Aim of the exercise =>
Quote the listing below word for word, stopping after the line that contains "floor_axis_z = 279; // [240:1:320]".

::: Data section :::

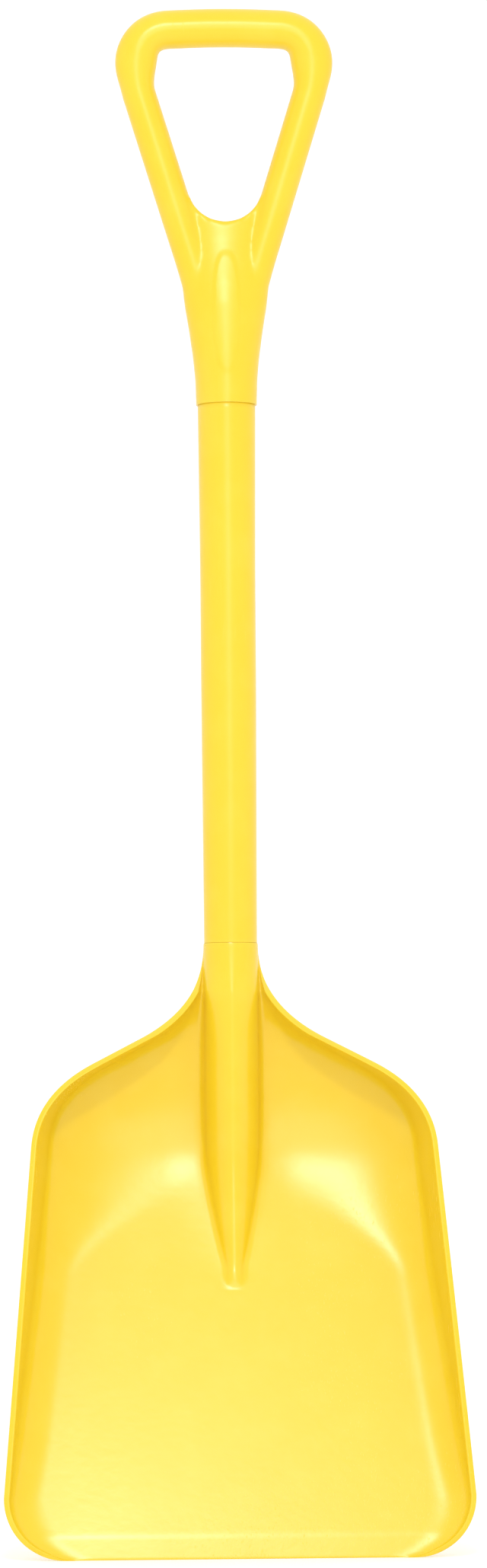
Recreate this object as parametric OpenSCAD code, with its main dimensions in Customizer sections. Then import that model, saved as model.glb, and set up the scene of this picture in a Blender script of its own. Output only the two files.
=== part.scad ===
// Grain scoop shovel: a moulded pan, a sleeved shaft and a moulded D-grip on one stiffening tube.
// Millimetres, +Z up along the shaft, hollow side of the pan towards -Y, blade edge on Z = 0.

/* [Overall] */
// Height from the blade's edge to the top of the grip
overall_height = 1145; // [900:5:1300]
// Greatest width of the blade, near its bottom corners
blade_width = 341; // [280:1:380]
// Angle between the pan's floor and the shaft, in degrees
lift_angle = 24; // [12:1:34]
// Height at which the floor's plane crosses the shaft's axis
floor_axis_z = 279; // [240:1:320]

/* [Pan] */
// Thickness of the pan's floor and walls
pan_wall = 4.2; // [3:0.1:6]
// Front-to-back height of the side walls at the heel
wall_depth = 70; // [40:1:90]
// Front-to-back height of the side walls at the blade's edge
tip_depth = 2.5; // [1:0.5:8]
// Lean of the side walls away from square, in degrees
wall_draft = 13; // [5:1:25]
// Radius of the bottom corners, seen from the front
corner_radius = 44; // [20:1:60]
// Lean of the pan's two sides towards each other, in degrees
side_taper = 4.8; // [0:0.1:8]
// Height at which the sides turn into the shoulders
shoulder_start_z = 296; // [270:1:310]
// Slope of the shoulders, in degrees
shoulder_slope = 27.5; // [15:0.1:45]
// Depth ground off the front of the lip
lip_bevel = 1.6; // [0:0.1:3]
// Width of the round where the floor meets a side wall
floor_round = 24; // [10:1:40]
// Softness of the bend between the floor and the back wall
heel_round = 8; // [4:0.5:16]
// How far the floor swells towards the ridge between the two bowls
ridge_swell = 3.5; // [0:0.1:6]

/* [Shaft and sockets] */
// Outer radius of the stiffening tube
core_radius = 14; // [11:0.5:15]
// Wall of the stiffening tube
core_wall = 3; // [2:0.5:5]
// Radial gap between the stiffening tube and what is pushed over it
core_gap = 0.05; // [0.02:0.01:0.2]
// Outer radius of the pan's socket
socket_radius = 20.2; // [19:0.1:23]
// Outer radius of the sleeve at its lower end
sleeve_low_radius = 19.6; // [18:0.1:22]
// Outer radius of the sleeve's parallel stretch, where a tool clip holds it
clip_radius = 20.5; // [19:0.1:22]
// Outer radius of the sleeve at its upper end
sleeve_high_radius = 21.5; // [19:0.1:23]
// Height of the joint between the pan's socket and the sleeve
blade_joint_z = 446; // [430:1:460]
// Height of the joint between the sleeve and the grip
grip_joint_z = 847; // [830:1:880]
// Lower and upper end of the parallel stretch
clip_span = [640, 720]; // [500:1:800]

/* [Grip] */
// Half the thickness of the crossbar and half its depth
bar_half = [14.5, 14]; // [10:0.5:18]
// Half the width of an arm and half its depth
arm_half = [12.6, 13]; // [9:0.1:16]
// Half the distance between the arms' centres just under the corners
arm_spread = 64; // [50:0.5:75]
// How much thicker the two upper corners are than the arms, on each side
corner_swell = 2.2; // [0:0.1:5]
// Lowest point of the hand opening
opening_low_z = 984; // [960:1:1010]
// Radius of the bottom of the hand opening, touching the arms' inner edges
opening_radius = 27.6; // [20:0.1:34]
// Radius of the grip's skirt where it meets the sleeve
skirt_radius = 22.7; // [21:0.1:25]

/* [Fasteners] */
// Radius of a screw's shank
screw_radius = 2.4; // [2:0.1:3]
// Radius of a screw's head
screw_head_radius = 5; // [4:0.1:6]
// Height of a screw's head
screw_head_height = 3.2; // [2:0.1:4]
// Distance from a tube end to the nearer screw, and between its two screws
screw_pitch = [16, 30]; // [10:1:40]

/* [Hidden] */
$fn = 96;
yellow = [0.99, 0.88, 0.25];
tube_grey = [0.80, 0.80, 0.74];
plug_grey = [0.25, 0.26, 0.28];
steel = [0.75, 0.76, 0.78];
hull_facets = 28;
eps = 0.01;

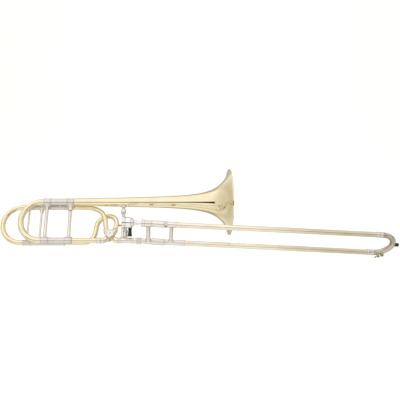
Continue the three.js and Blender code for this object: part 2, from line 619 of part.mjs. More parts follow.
// The key rocks on its pin; its cork closes the nipple.
function waterKey(frame) {
  const corkStart = NIPPLE_REACH + GAP;
  const cupStart = corkStart + CORK_THICK + GAP;
  const cup = hanging(cupStart, cupStart + 2.3, 5);
  const slope = Math.atan2(-cupStart - 2 - KEY_PIN_Y, NIPPLE_X - KEY_PIN_X);
  const front = box(0, NIPPLE_X - KEY_PIN_X, -1.1, 1.1, -2, 2).rotateZ(slope);
  const tail = box(-9, 0, -1.1, 1.1, -3.5, 3.5).rotateZ(18 * DEG);
  const pin = alongZ(rod(-6, 6, 2, 12));
  const bars = [front, tail, pin].map((bar) => bar.translate(KEY_PIN_X, KEY_PIN_Y, 0));
  place(frame, 'water_key_lever', onEndBow(join(...bars, cup)), nickel);
  place(frame, 'water_key_cork', onEndBow(hanging(corkStart, corkStart + CORK_THICK, 4.3)), cork);
}

// ---------------------------------------------------------------- assembly
bellTubes(hornFrame);
neckAndBrace(hornFrame, slideFrame);
fTubing(hornFrame);
stays(hornFrame);
valve(hornFrame);
thumbLever(hornFrame);
tuningSlides(hornFrame);
innerSlide(slideFrame);
mouthpiece(slideFrame);
outerSlide(slideFrame);
endBow(slideFrame);
waterKey(slideFrame);

export default trombone;
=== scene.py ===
"""Looks of the trombone: smooth tubes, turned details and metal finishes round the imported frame.

Shapes are drawn in millimetres in two local frames, the same two that the CAD uses.
Horn frame: x along the bell, y behind it, z from neck to bell. Slide frame: x along the slide,
z from its lower to its upper tube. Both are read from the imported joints.
"""
import json
import math

import bmesh
import bpy
from mathutils import Matrix, Vector

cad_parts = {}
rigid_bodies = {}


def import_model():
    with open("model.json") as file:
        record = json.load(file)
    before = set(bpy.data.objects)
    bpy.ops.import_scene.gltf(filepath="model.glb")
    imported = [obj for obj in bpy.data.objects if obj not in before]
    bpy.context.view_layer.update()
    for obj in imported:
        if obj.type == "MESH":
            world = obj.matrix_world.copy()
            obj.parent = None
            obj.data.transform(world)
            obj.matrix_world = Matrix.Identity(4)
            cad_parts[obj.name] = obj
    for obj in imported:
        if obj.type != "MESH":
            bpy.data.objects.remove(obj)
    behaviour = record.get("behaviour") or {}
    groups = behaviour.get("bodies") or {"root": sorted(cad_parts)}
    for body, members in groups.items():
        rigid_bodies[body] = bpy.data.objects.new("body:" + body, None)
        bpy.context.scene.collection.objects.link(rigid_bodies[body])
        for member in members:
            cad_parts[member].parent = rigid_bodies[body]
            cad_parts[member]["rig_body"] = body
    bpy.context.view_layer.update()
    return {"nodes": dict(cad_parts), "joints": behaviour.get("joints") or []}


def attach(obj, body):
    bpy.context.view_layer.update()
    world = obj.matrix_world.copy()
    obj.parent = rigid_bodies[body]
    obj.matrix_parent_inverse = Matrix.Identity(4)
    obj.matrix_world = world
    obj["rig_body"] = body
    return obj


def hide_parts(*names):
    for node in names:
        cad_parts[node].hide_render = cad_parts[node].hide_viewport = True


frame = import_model()

MM = 0.001
DEG = math.pi / 180

# ---------------------------------------------------------------- driving dimensions, mm
BELL_HEIGHT = 131  # bell axis above the neck's
RIM_X = 294.2
RIM_R = 108
BELL_SEAM_X = 150  # where the flare is brazed to the stem
BELL_TAIL_X = -211.5
BELL_BRACE_X = -51

RECEIVER_START = -286
FERRULE_START = -236
RECEIVER_END = -212
REAR_BRACE_X = -223
MAIN_BOW_X = -314
MAIN_TUBE_R = 9.45
MAIN_LEG_START = -311.2
MAIN_LEG_END = -238
MAIN_BRACE_X = -298.5

F_BOW_X = -381
F_HEIGHT = 121.4  # between the two straight F tubes
F_BEHIND = 22  # F tubes behind the bell's plane
F_TUBE_R = 7.8
F_RECEIVER_START = -347
F_FERRULE_START = -242
F_FIXED_BRACE_X = -320
F_STAY_X = -262
F_LEG_START = -372.2
F_LEG_END = -240
F_BRACE_X = -360

NECK_R = 8.25
NECK_END = -134
BEND_X = -22  # where the gooseneck turns towards the slide
VALVE = (-91.5, 0, 17.5)
LEVER = (-41.5, 0, 38)
GRIP_X = 13.2
GRIP_Y = -7.5
DRIVE_ARM = 30
STOP_ARM = 9.905
STOP_ARM_REST = 31.5 * DEG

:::

Solution below =>
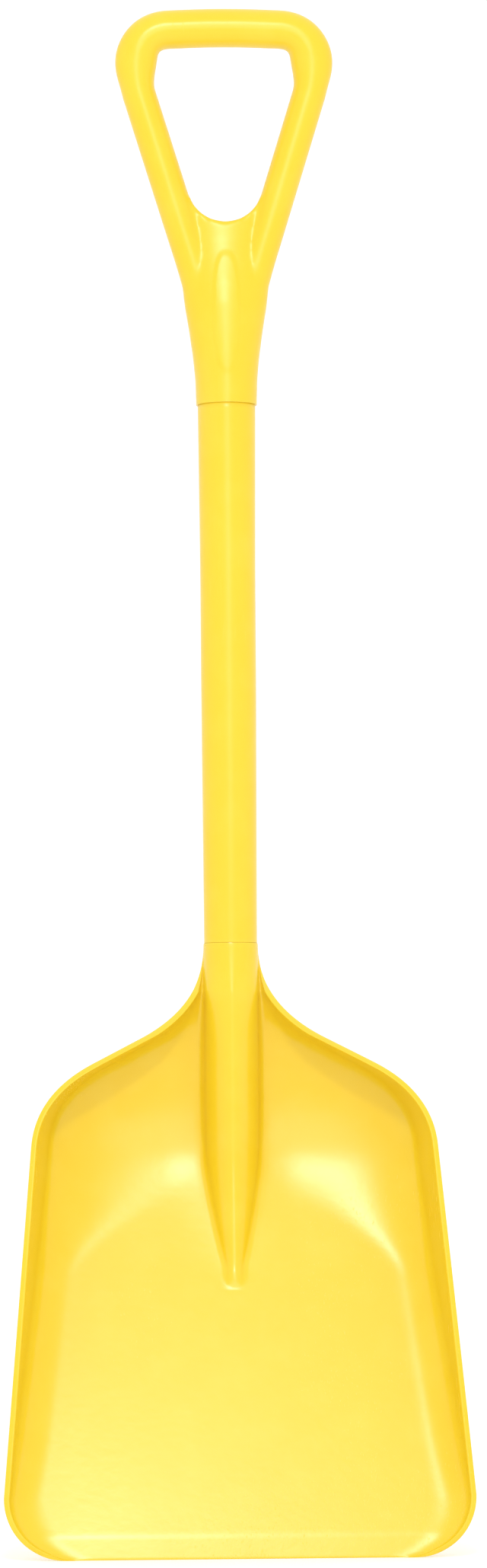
Recreate this object as parametric OpenSCAD code, with its main dimensions in Customizer sections. Then import that model, saved as model.glb, and set up the scene of this picture in a Blender script of its own. Output only the two files.
=== part.scad ===
// Grain scoop shovel: a moulded pan, a sleeved shaft and a moulded D-grip on one stiffening tube.
// Millimetres, +Z up along the shaft, hollow side of the pan towards -Y, blade edge on Z = 0.

/* [Overall] */
// Height from the blade's edge to the top of the grip
overall_height = 1145; // [900:5:1300]
// Greatest width of the blade, near its bottom corners
blade_width = 341; // [280:1:380]
// Angle between the pan's floor and the shaft, in degrees
lift_angle = 24; // [12:1:34]
// Height at which the floor's plane crosses the shaft's axis
floor_axis_z = 279; // [240:1:320]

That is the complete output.